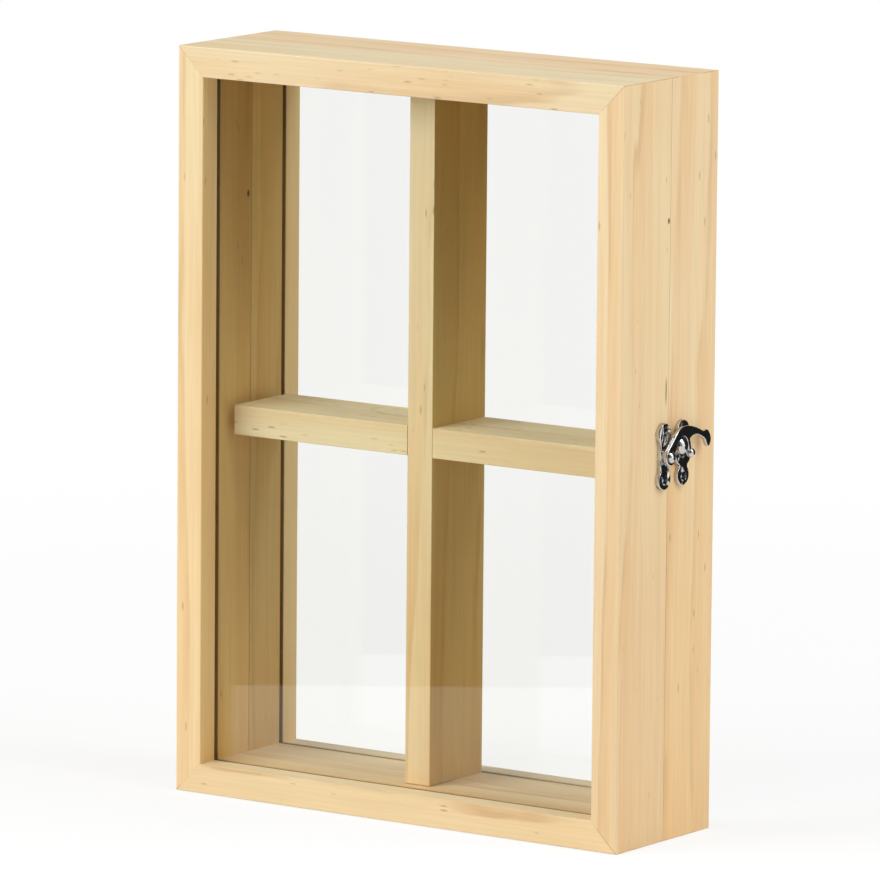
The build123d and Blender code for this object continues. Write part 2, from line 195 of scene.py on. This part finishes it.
class StageSettings(bpy.types.PropertyGroup):
    """Camera, lamps, floor and world."""

    lens: bpy.props.FloatProperty(
        name="Lens", description="Focal length on a 36 mm sensor, in millimetres",
        default=374.6)
    camera_turn: bpy.props.FloatProperty(
        name="Turn", description="How far the camera stands round to the right",
        subtype="ANGLE", unit="ROTATION", default=radians(34.772))
    camera_drop: bpy.props.FloatProperty(
        name="Drop", description="How far the camera looks down",
        subtype="ANGLE", unit="ROTATION", default=radians(9.195))
    camera_roll: bpy.props.FloatProperty(
        name="Roll", description="How far the picture is rolled",
        subtype="ANGLE", unit="ROTATION", default=radians(0.49))
    camera_place: bpy.props.FloatVectorProperty(
        name="Place", description="Where the camera stands", subtype="TRANSLATION",
        unit="LENGTH", size=3, default=(2.03213, -2.92913, 0.72524))
    lamp_distance: bpy.props.FloatProperty(
        name="Lamp distance", description="How far the lamps stand from the frame",
        subtype="DISTANCE", unit="LENGTH", default=2.2)
    lamp_size: bpy.props.FloatProperty(
        name="Lamp size", description="Width and height of each lamp",
        subtype="DISTANCE", unit="LENGTH", default=1.4)
    world_level: bpy.props.FloatProperty(
        name="World", description="Level of the light from all round", default=0.36)


class Tree:
    """Short calls that add nodes to a material or a world."""

    def __init__(self, tree):
        self.tree = tree

    def add(self, kind, inputs=None, **values):
        """A node with its inputs linked or set, and with its own values."""
        node = self.tree.nodes.new(kind)
        for name, value in values.items():
            setattr(node, name, value)
        for name, value in (inputs or {}).items():
            self.feed(node.inputs[name], value)
        return node

    def feed(self, socket, value):
        """Link a socket, or set it."""
        if isinstance(value, bpy.types.NodeSocket):
            self.tree.links.new(value, socket)
        else:
            socket.default_value = value

    def math(self, operation, *terms):
        """A sum, product or other operation on numbers."""
        return self.add("ShaderNodeMath", dict(enumerate(terms)), operation=operation).outputs[0]

    def vector(self, operation, *terms):
        """The same for vectors; a length comes out as a number."""
        node = self.add("ShaderNodeVectorMath", dict(enumerate(terms)), operation=operation)
        return node.outputs["Value" if operation == "LENGTH" else "Vector"]

    def axes(self, vector):
        """X, Y and Z of a vector."""
        return self.add("ShaderNodeSeparateXYZ", {0: vector}).outputs

    def ramp(self, value, low, high, start=0.0, end=1.0):
        """From start to end, smoothly, while the value goes from low to high."""
        node = self.add(
            "ShaderNodeMapRange",
            {"Value": value, "From Min": low, "From Max": high, "To Min": start, "To Max": end},
            interpolation_type="SMOOTHSTEP")
        return node.outputs["Result"]

    def mix(self, share, first, second, blend="MIX"):
        """Two colours, mixed or multiplied."""
        node = self.add("ShaderNodeMix", data_type="RGBA", blend_type=blend)
        for index, value in ((0, share), (6, first), (7, second)):
            self.feed(node.inputs[index], value)
        return node.outputs[2]

    def shade(self, colour, level):
        """A colour times a level."""
        grey = self.add("ShaderNodeCombineColor", {0: level, 1: level, 2: level}).outputs[0]
        return self.mix(1.0, colour, grey, "MULTIPLY")

    def noise(self, vector, scale, detail=2.0, rough=0.5):
        """Noise in space."""
        node = self.add(
            "ShaderNodeTexNoise",
            {"Vector": vector, "Scale": scale, "Detail": detail, "Roughness": rough,
             "Distortion": 0.0})
        return node.outputs["Fac"]

    def line_noise(self, place, scale, detail):
        """Noise along one line."""
        node = self.add("ShaderNodeTexNoise", {"Scale": scale, "Detail": detail},
                        noise_dimensions="1D")
        self.feed(node.inputs["W"], place)
        return node.outputs["Fac"]

    def shows(self):
        """1 where the camera sees a backdrop, straight, in a first mirror or through glass."""
        path = self.add("ShaderNodeLightPath").outputs
        mirrored = self.math("MULTIPLY", path["Is Glossy Ray"],
                             self.math("LESS_THAN", path["Ray Depth"], 1.5))
        straight = self.math("MAXIMUM", path["Is Camera Ray"], path["Is Transmission Ray"])
        return self.math("MAXIMUM", straight, mirrored)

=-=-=

EXERCISE DIRECTIONS
Return the whole listing exactly.

THE OUTPUT
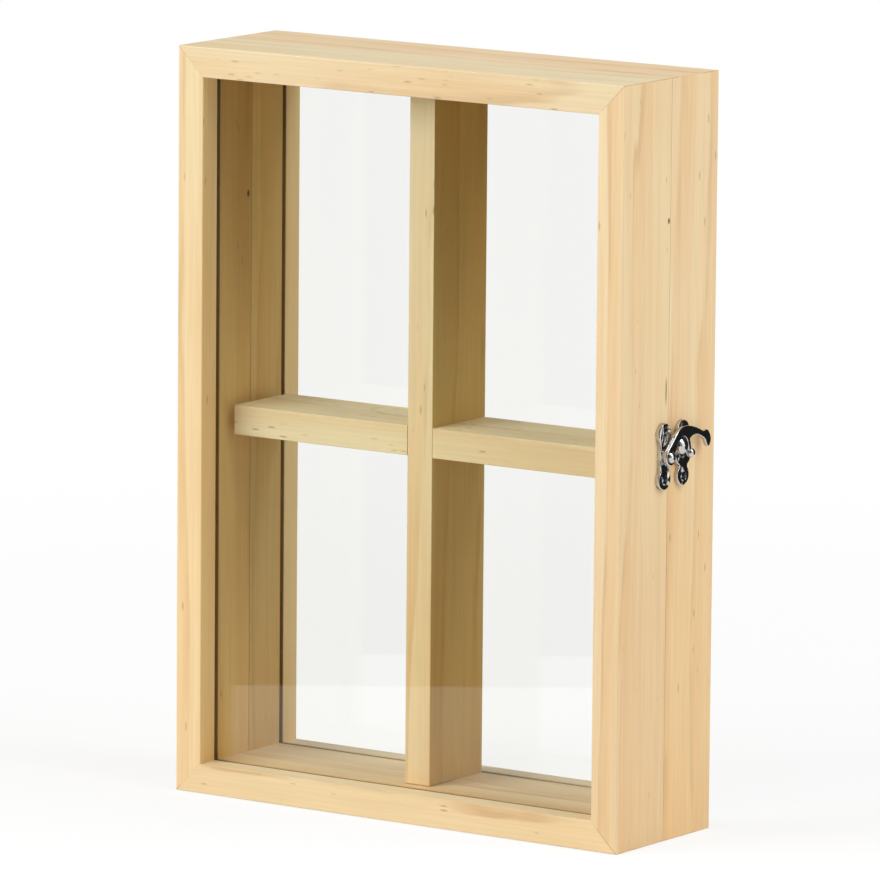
The build123d and Blender code for this object continues. Write part 2, from line 195 of scene.py on. This part finishes it.
class StageSettings(bpy.types.PropertyGroup):
    """Camera, lamps, floor and world."""

    lens: bpy.props.FloatProperty(
        name="Lens", description="Focal length on a 36 mm sensor, in millimetres",
        default=374.6)
    camera_turn: bpy.props.FloatProperty(
        name="Turn", description="How far the camera stands round to the right",
        subtype="ANGLE", unit="ROTATION", default=radians(34.772))
    camera_drop: bpy.props.FloatProperty(
        name="Drop", description="How far the camera looks down",
        subtype="ANGLE", unit="ROTATION", default=radians(9.195))
    camera_roll: bpy.props.FloatProperty(
        name="Roll", description="How far the picture is rolled",
        subtype="ANGLE", unit="ROTATION", default=radians(0.49))
    camera_place: bpy.props.FloatVectorProperty(
        name="Place", description="Where the camera stands", subtype="TRANSLATION",
        unit="LENGTH", size=3, default=(2.03213, -2.92913, 0.72524))
    lamp_distance: bpy.props.FloatProperty(
        name="Lamp distance", description="How far the lamps stand from the frame",
        subtype="DISTANCE", unit="LENGTH", default=2.2)
    lamp_size: bpy.props.FloatProperty(
        name="Lamp size", description="Width and height of each lamp",
        subtype="DISTANCE", unit="LENGTH", default=1.4)
    world_level: bpy.props.FloatProperty(
        name="World", description="Level of the light from all round", default=0.36)


class Tree:
    """Short calls that add nodes to a material or a world."""

    def __init__(self, tree):
        self.tree = tree

    def add(self, kind, inputs=None, **values):
        """A node with its inputs linked or set, and with its own values."""
        node = self.tree.nodes.new(kind)
        for name, value in values.items():
            setattr(node, name, value)
        for name, value in (inputs or {}).items():
            self.feed(node.inputs[name], value)
        return node

    def feed(self, socket, value):
        """Link a socket, or set it."""
        if isinstance(value, bpy.types.NodeSocket):
            self.tree.links.new(value, socket)
        else:
            socket.default_value = value

    def math(self, operation, *terms):
        """A sum, product or other operation on numbers."""
        return self.add("ShaderNodeMath", dict(enumerate(terms)), operation=operation).outputs[0]

    def vector(self, operation, *terms):
        """The same for vectors; a length comes out as a number."""
        node = self.add("ShaderNodeVectorMath", dict(enumerate(terms)), operation=operation)
        return node.outputs["Value" if operation == "LENGTH" else "Vector"]

    def axes(self, vector):
        """X, Y and Z of a vector."""
        return self.add("ShaderNodeSeparateXYZ", {0: vector}).outputs

    def ramp(self, value, low, high, start=0.0, end=1.0):
        """From start to end, smoothly, while the value goes from low to high."""
        node = self.add(
            "ShaderNodeMapRange",
            {"Value": value, "From Min": low, "From Max": high, "To Min": start, "To Max": end},
            interpolation_type="SMOOTHSTEP")
        return node.outputs["Result"]

    def mix(self, share, first, second, blend="MIX"):
        """Two colours, mixed or multiplied."""
        node = self.add("ShaderNodeMix", data_type="RGBA", blend_type=blend)
        for index, value in ((0, share), (6, first), (7, second)):
            self.feed(node.inputs[index], value)
        return node.outputs[2]

    def shade(self, colour, level):
        """A colour times a level."""
        grey = self.add("ShaderNodeCombineColor", {0: level, 1: level, 2: level}).outputs[0]
        return self.mix(1.0, colour, grey, "MULTIPLY")

    def noise(self, vector, scale, detail=2.0, rough=0.5):
        """Noise in space."""
        node = self.add(
            "ShaderNodeTexNoise",
            {"Vector": vector, "Scale": scale, "Detail": detail, "Roughness": rough,
             "Distortion": 0.0})
        return node.outputs["Fac"]

    def line_noise(self, place, scale, detail):
        """Noise along one line."""
        node = self.add("ShaderNodeTexNoise", {"Scale": scale, "Detail": detail},
                        noise_dimensions="1D")
        self.feed(node.inputs["W"], place)
        return node.outputs["Fac"]

    def shows(self):
        """1 where the camera sees a backdrop, straight, in a first mirror or through glass."""
        path = self.add("ShaderNodeLightPath").outputs
        mirrored = self.math("MULTIPLY", path["Is Glossy Ray"],
                             self.math("LESS_THAN", path["Ray Depth"], 1.5))
        straight = self.math("MAXIMUM", path["Is Camera Ray"], path["Is Transmission Ray"])
        return self.math("MAXIMUM", straight, mirrored)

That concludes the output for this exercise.